YOUR INSTRUCTIONS:
Give the listing again in full, exactly as written.

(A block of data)

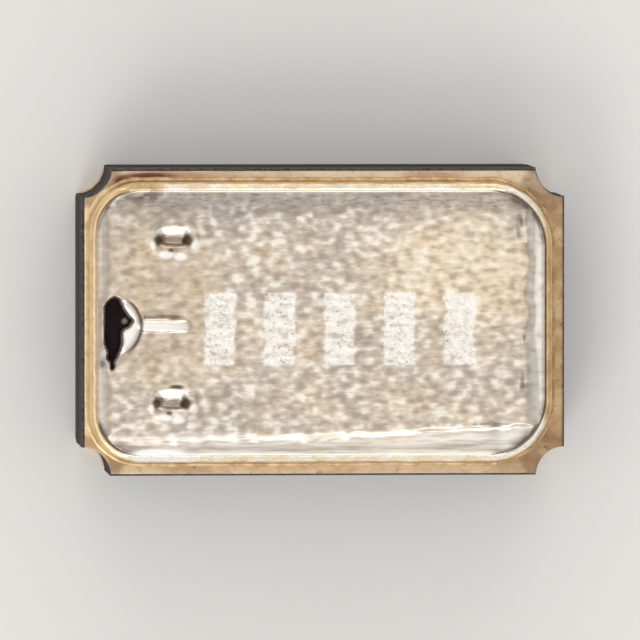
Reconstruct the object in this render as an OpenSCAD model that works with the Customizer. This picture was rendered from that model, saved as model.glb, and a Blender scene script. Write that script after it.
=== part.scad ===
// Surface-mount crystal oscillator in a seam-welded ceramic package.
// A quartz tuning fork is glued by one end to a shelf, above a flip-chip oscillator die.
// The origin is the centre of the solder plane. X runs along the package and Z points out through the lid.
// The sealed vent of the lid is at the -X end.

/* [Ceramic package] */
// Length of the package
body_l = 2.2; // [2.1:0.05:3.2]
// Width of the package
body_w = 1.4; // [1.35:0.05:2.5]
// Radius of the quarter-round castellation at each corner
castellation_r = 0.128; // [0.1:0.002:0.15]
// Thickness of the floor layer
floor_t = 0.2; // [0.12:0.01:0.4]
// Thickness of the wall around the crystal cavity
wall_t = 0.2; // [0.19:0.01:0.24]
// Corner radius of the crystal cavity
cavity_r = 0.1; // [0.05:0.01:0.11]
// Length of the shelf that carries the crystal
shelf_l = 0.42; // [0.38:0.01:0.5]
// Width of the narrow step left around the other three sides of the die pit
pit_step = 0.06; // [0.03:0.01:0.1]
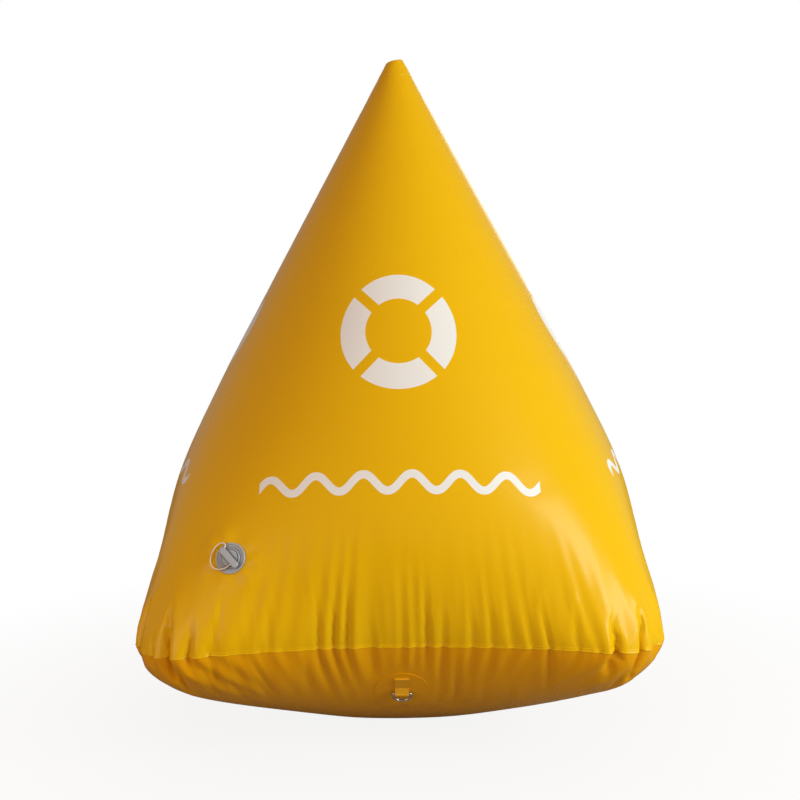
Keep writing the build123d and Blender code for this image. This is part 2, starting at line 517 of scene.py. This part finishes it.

SOLUTION:
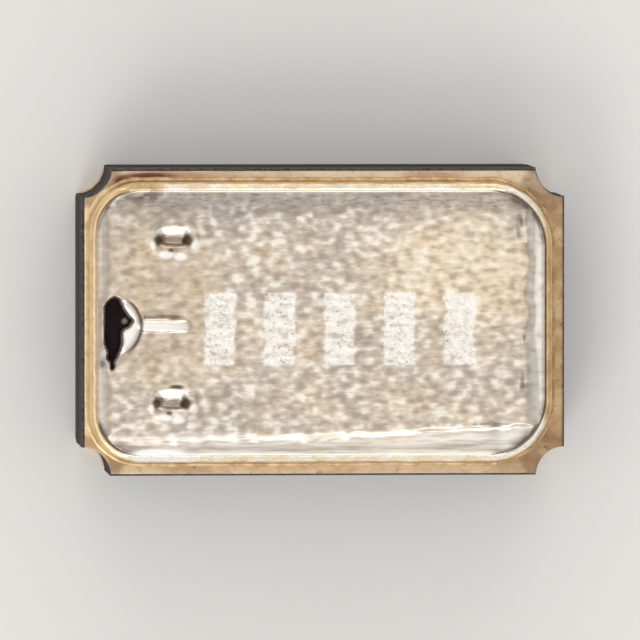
Reconstruct the object in this render as an OpenSCAD model that works with the Customizer. This picture was rendered from that model, saved as model.glb, and a Blender scene script. Write that script after it.
=== part.scad ===
// Surface-mount crystal oscillator in a seam-welded ceramic package.
// A quartz tuning fork is glued by one end to a shelf, above a flip-chip oscillator die.
// The origin is the centre of the solder plane. X runs along the package and Z points out through the lid.
// The sealed vent of the lid is at the -X end.

/* [Ceramic package] */
// Length of the package
body_l = 2.2; // [2.1:0.05:3.2]
// Width of the package
body_w = 1.4; // [1.35:0.05:2.5]
// Radius of the quarter-round castellation at each corner
castellation_r = 0.128; // [0.1:0.002:0.15]
// Thickness of the floor layer
floor_t = 0.2; // [0.12:0.01:0.4]
// Thickness of the wall around the crystal cavity
wall_t = 0.2; // [0.19:0.01:0.24]
// Corner radius of the crystal cavity
cavity_r = 0.1; // [0.05:0.01:0.11]
// Length of the shelf that carries the crystal
shelf_l = 0.42; // [0.38:0.01:0.5]
// Width of the narrow step left around the other three sides of the die pit
pit_step = 0.06; // [0.03:0.01:0.1]
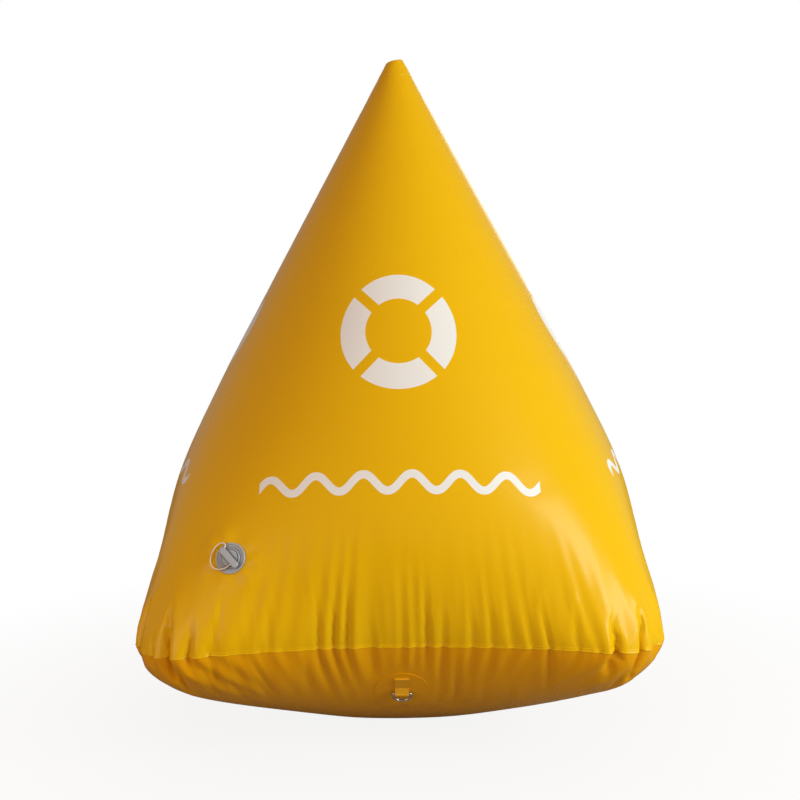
Keep writing the build123d and Blender code for this image. This is part 2, starting at line 517 of scene.py. This part finishes it.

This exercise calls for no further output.